La France compte 135 000 exportateurs, à plus de 95 % des PME et TPE, dont seulement une sur trois exporte plus de 2 ans d’affilés. Opportunistes, manquant de vision et de moyens, les PME françaises peinent à se développer à l’export dans la durée. Les inciter à « chasser en meute » est brandi depuis longtemps comme la solution pour remédier à cette fragilité. A ce terme trop guerrier, Anne Martel-Reison, fondatrice du cabinet de conseil EOC international et Jean-Christophe Gessler, Enseignant et chercheur (IAE de Poitiers), spécialiste de l’internationalisation des PME en réseau, préfèrent celui d’exportation collaborative, qui renvoie à une démarche stratégique structurante. Ils l’expliquent de façon pédagogique et concrète dans le tout premier ouvrage consacré à cette stratégie, « L’exportation collaborative – Se regrouper pour exporter », paru dans la nouvelle collection Les cahiers de l’international du think tank la Fabrique de l’exportation *. Le Moci a voulu en savoir plus.

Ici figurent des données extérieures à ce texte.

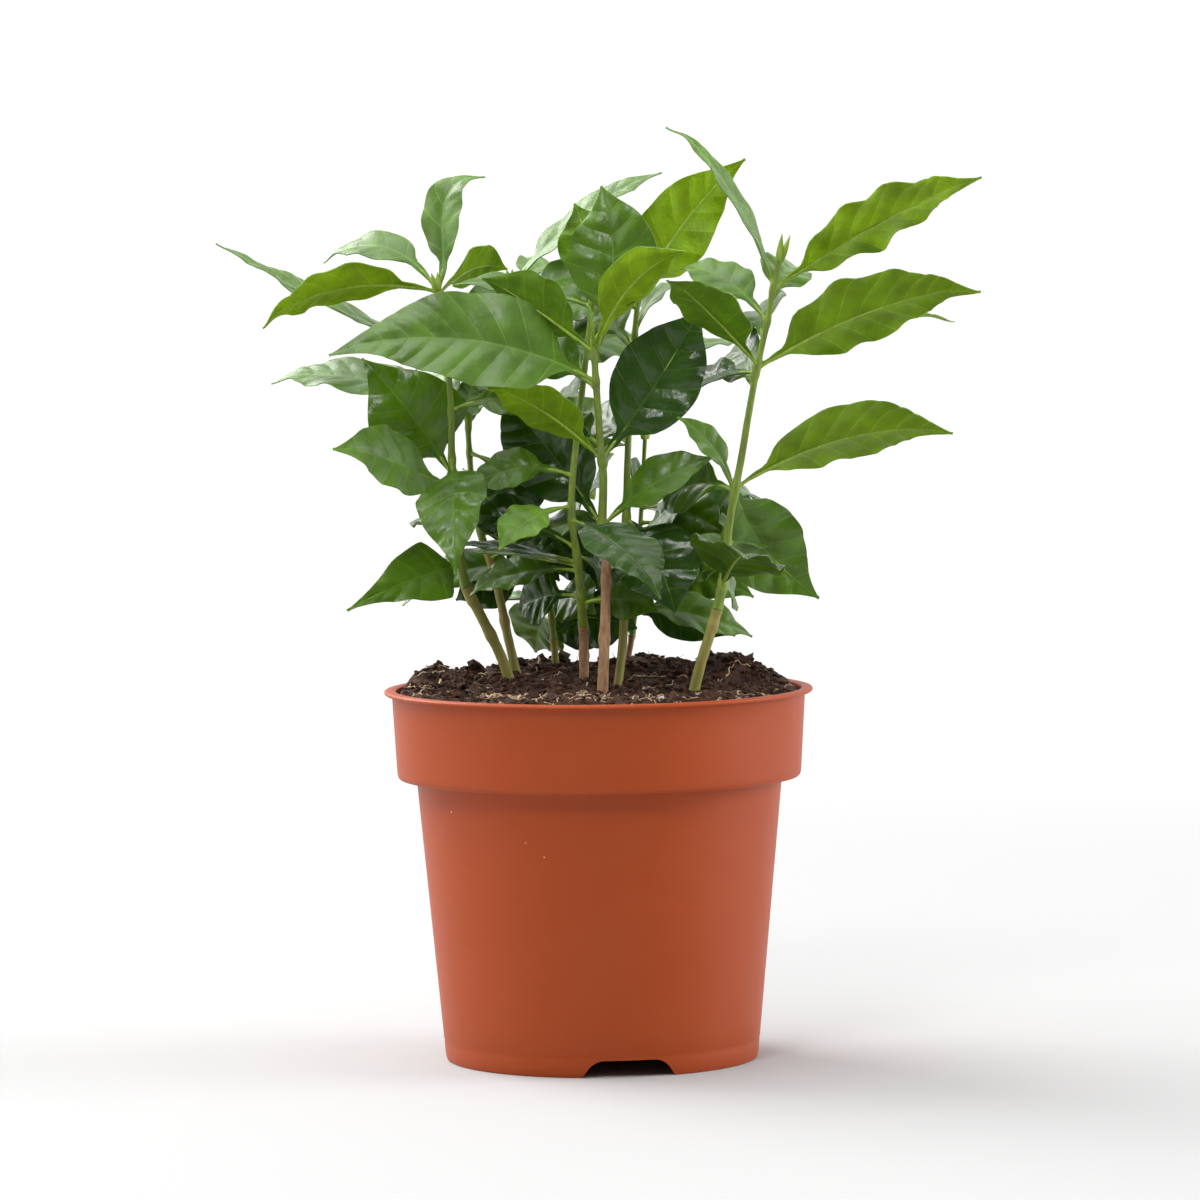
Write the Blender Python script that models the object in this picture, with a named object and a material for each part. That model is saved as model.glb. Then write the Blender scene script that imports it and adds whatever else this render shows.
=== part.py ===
"""Potted coffee plant: eight young coffee seedlings in a 12 cm nursery pot.

The pot is a turned shell with a rim, a collar and three arched cut-outs that leave three feet.
Each seedling is a bare stem, planted in the soil, and one leafy shoot that grows on from it.
A shoot is its green stem with all its leaves fused on. Lengths below are in millimetres.
"""
import math
import random

import bmesh
import bpy
from mathutils import Vector
from mathutils.bvhtree import BVHTree

MM = 0.001
SEED = 12

# Pot
RIM_RADIUS = 60.0
POT_HEIGHT = 104.0
LIP_HEIGHT = 1.3
COLLAR_TOP_RADIUS = 57.8
COLLAR_FOOT_RADIUS = 56.6
COLLAR_HEIGHT = 25.0
BODY_TOP_RADIUS = 51.1
BASE_RADIUS = 44.0
WALL = 1.2
FLOOR_HEIGHT = 4.8
POT_SIDES = 56
FOOT_ARCHES = 3
ARCH_TURN = -80.0
ARCH_TOP_WIDTH = 19.0
ARCH_FOOT_WIDTH = 26.5
ARCH_EASE = 1.2
ARCH_START = 30.0
ARCH_RUN = 25.0
FOOT_WIDTH = 3.0
EASE = 0.3
DRAFT = 0.1

# Soil
GAP = 0.3
SIDE_GAP = 0.4
SOIL_EDGE_DROP = 1.2
SOIL_RISE_START = -10.0
SOIL_RISE_RUN = 45.0
SOIL_LEVEL = 102.6
SOIL_BACK_RISE = 3.4
SOIL_SIDES = 40
SOIL_RINGS = (8.0, 17.0, 26.0, 34.0, 41.0, 47.0, 52.0)
SOIL_ROUGHNESS = 0.5
# x, y, radius and height of each heap
SOIL_HEAPS = (
    (12.0, 36.0, 11.0, 4.0),
    (36.0, 28.0, 10.0, 5.0),
    (-46.0, 18.0, 7.0, 4.0),
    (-18.0, 42.0, 10.0, 2.5),
)
PLANTING_DEPTH = 3.0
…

Le Moci. Pourquoi ce guide sur l’Exportation collaborative ?

Jean-Christophe Gessler. Nous avons des expertises complémentaires, Anne et moi. Dans ce livre, nous associons nos deux expériences et vécus. Pourquoi aujourd’hui ? Car c’est un sujet qui est dans l’air, qu’Anne côtoie sur le terrain depuis bientôt 15 ans et moi depuis 7 ans via mes travaux de recherche. Mais le sujet du collaboratif reste très diffus dans l’écosystème exportateur : il suscite l’intérêt mais le savoir-faire associé est hyper atomisé en France : il y a quelques personnes qui savent faire et de belles success stories mais sur lesquelles on n’a jamais vraiment communiqué. Du coup, tous ceux qui souhaitent davantage s’appuyer sur leur réseau, et faire du collaboratif pour se développer à l’export, ne savent pas vraiment comment s’y prendre et doivent en quelque sorte réinventer l’eau chaude. Nous nous sommes donc dit qu’il était important de créer un document qui centralise la compétence dans ce domaine et avons rédigé ce manuel en partenariat avec la Fabrique de l’exportation.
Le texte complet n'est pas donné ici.